[START OF Data shown]
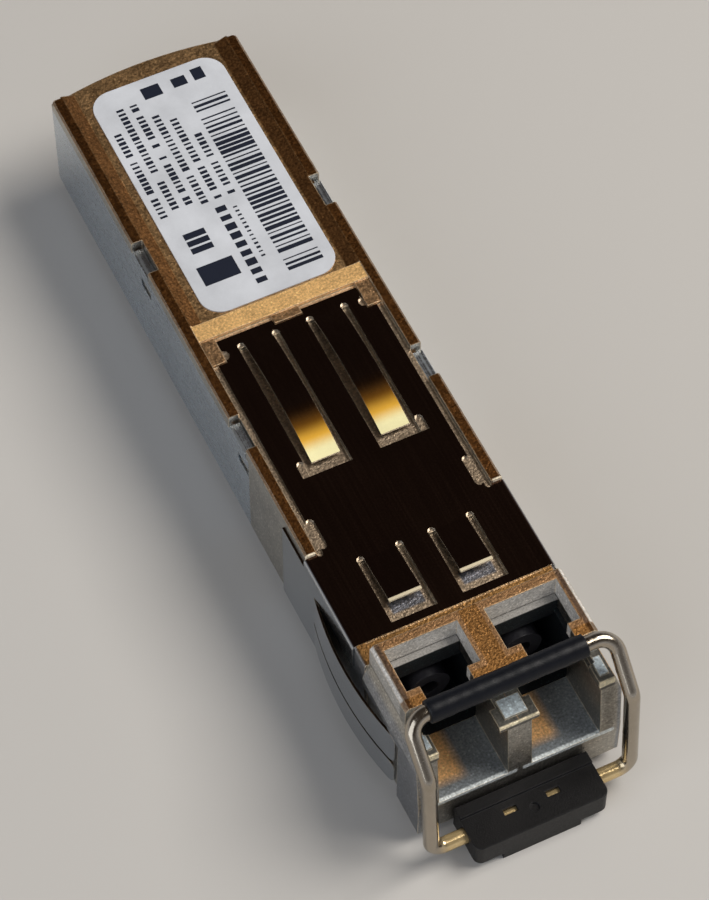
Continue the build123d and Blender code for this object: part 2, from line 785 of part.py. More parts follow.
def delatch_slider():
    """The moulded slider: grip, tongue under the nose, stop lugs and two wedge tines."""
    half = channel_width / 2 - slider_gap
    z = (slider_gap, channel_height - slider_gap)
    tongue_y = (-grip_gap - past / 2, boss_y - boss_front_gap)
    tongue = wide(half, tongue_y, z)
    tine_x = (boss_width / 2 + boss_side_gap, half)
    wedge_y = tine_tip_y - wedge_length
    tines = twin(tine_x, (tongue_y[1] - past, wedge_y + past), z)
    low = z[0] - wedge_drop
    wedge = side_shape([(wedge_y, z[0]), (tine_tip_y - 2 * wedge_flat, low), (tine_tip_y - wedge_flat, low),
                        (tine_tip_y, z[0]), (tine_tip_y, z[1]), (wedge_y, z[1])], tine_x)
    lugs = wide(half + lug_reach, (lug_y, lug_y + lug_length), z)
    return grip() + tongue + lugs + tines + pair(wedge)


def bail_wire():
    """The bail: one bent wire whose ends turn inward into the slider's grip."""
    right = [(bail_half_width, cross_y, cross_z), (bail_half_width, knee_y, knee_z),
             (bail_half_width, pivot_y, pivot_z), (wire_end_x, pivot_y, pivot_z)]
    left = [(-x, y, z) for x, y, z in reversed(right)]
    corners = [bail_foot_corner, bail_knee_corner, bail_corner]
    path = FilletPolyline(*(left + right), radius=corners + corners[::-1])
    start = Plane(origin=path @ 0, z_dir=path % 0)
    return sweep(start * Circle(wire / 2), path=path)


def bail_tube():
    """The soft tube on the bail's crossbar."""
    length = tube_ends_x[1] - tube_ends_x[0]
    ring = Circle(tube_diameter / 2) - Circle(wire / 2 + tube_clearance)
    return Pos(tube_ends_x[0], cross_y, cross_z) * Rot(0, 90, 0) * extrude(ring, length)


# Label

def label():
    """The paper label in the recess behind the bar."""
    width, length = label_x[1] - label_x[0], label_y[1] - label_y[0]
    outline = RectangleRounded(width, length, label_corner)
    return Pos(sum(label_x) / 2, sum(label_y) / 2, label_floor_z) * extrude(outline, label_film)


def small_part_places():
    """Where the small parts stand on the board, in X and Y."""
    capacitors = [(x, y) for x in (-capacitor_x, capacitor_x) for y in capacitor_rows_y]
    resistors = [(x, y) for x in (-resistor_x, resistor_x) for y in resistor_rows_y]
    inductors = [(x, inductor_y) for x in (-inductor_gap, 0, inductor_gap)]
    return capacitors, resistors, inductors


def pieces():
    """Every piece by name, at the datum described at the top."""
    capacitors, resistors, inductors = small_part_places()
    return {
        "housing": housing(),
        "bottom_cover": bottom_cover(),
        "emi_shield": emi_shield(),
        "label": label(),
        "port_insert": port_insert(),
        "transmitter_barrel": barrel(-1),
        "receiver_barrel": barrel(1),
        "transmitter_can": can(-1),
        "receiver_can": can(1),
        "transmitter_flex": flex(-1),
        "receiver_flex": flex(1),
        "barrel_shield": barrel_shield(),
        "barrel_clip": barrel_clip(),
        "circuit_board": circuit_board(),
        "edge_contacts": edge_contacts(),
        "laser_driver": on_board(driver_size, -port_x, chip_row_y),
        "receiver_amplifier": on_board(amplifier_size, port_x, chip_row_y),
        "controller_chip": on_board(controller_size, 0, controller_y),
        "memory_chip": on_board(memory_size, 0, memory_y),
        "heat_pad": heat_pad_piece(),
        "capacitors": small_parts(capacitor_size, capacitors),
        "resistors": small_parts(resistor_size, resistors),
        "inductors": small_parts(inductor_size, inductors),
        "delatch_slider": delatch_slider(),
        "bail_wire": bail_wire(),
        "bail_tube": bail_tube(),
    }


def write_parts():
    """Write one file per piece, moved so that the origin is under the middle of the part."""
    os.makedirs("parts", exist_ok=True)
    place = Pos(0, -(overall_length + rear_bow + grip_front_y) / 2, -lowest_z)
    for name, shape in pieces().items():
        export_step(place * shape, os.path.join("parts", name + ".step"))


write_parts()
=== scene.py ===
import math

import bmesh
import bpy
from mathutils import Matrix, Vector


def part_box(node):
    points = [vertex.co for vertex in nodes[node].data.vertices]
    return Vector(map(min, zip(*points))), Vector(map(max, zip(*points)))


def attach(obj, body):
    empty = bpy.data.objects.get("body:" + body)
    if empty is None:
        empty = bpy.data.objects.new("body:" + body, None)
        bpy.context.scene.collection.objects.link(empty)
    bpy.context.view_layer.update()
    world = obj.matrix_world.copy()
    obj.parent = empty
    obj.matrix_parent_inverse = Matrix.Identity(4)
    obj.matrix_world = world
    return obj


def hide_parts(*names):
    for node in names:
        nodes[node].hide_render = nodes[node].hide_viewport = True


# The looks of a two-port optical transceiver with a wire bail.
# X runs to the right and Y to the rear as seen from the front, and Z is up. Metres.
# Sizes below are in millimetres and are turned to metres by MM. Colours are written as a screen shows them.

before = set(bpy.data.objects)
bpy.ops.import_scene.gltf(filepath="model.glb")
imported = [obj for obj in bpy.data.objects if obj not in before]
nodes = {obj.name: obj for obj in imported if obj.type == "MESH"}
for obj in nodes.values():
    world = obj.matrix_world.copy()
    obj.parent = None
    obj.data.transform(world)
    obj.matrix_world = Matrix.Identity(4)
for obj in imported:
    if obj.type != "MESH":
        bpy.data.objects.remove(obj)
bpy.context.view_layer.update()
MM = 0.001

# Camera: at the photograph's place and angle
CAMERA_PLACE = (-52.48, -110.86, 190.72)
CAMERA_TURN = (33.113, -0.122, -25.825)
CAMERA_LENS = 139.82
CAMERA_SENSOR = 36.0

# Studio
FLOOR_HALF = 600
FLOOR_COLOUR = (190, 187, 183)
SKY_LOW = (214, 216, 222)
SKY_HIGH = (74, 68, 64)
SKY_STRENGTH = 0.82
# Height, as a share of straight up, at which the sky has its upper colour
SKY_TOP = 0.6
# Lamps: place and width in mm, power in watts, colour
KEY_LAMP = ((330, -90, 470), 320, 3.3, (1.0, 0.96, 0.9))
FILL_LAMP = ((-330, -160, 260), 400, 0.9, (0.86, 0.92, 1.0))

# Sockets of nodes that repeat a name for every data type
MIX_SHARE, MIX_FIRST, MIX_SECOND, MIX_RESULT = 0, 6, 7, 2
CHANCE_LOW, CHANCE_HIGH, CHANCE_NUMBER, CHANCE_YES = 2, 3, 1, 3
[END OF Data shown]
■ The task: Using the data above, reproduce exactly the lines from the line that contains "place = Pos(0, -(overall_length" through the line that contains "bpy.data.objects.remove(obj)", including both.

■ Answer:
    place = Pos(0, -(overall_length + rear_bow + grip_front_y) / 2, -lowest_z)
    for name, shape in pieces().items():
        export_step(place * shape, os.path.join("parts", name + ".step"))


write_parts()
=== scene.py ===
import math

import bmesh
import bpy
from mathutils import Matrix, Vector


def part_box(node):
    points = [vertex.co for vertex in nodes[node].data.vertices]
    return Vector(map(min, zip(*points))), Vector(map(max, zip(*points)))


def attach(obj, body):
    empty = bpy.data.objects.get("body:" + body)
    if empty is None:
        empty = bpy.data.objects.new("body:" + body, None)
        bpy.context.scene.collection.objects.link(empty)
    bpy.context.view_layer.update()
    world = obj.matrix_world.copy()
    obj.parent = empty
    obj.matrix_parent_inverse = Matrix.Identity(4)
    obj.matrix_world = world
    return obj


def hide_parts(*names):
    for node in names:
        nodes[node].hide_render = nodes[node].hide_viewport = True


# The looks of a two-port optical transceiver with a wire bail.
# X runs to the right and Y to the rear as seen from the front, and Z is up. Metres.
# Sizes below are in millimetres and are turned to metres by MM. Colours are written as a screen shows them.

before = set(bpy.data.objects)
bpy.ops.import_scene.gltf(filepath="model.glb")
imported = [obj for obj in bpy.data.objects if obj not in before]
nodes = {obj.name: obj for obj in imported if obj.type == "MESH"}
for obj in nodes.values():
    world = obj.matrix_world.copy()
    obj.parent = None
    obj.data.transform(world)
    obj.matrix_world = Matrix.Identity(4)
for obj in imported:
    if obj.type != "MESH":
        bpy.data.objects.remove(obj)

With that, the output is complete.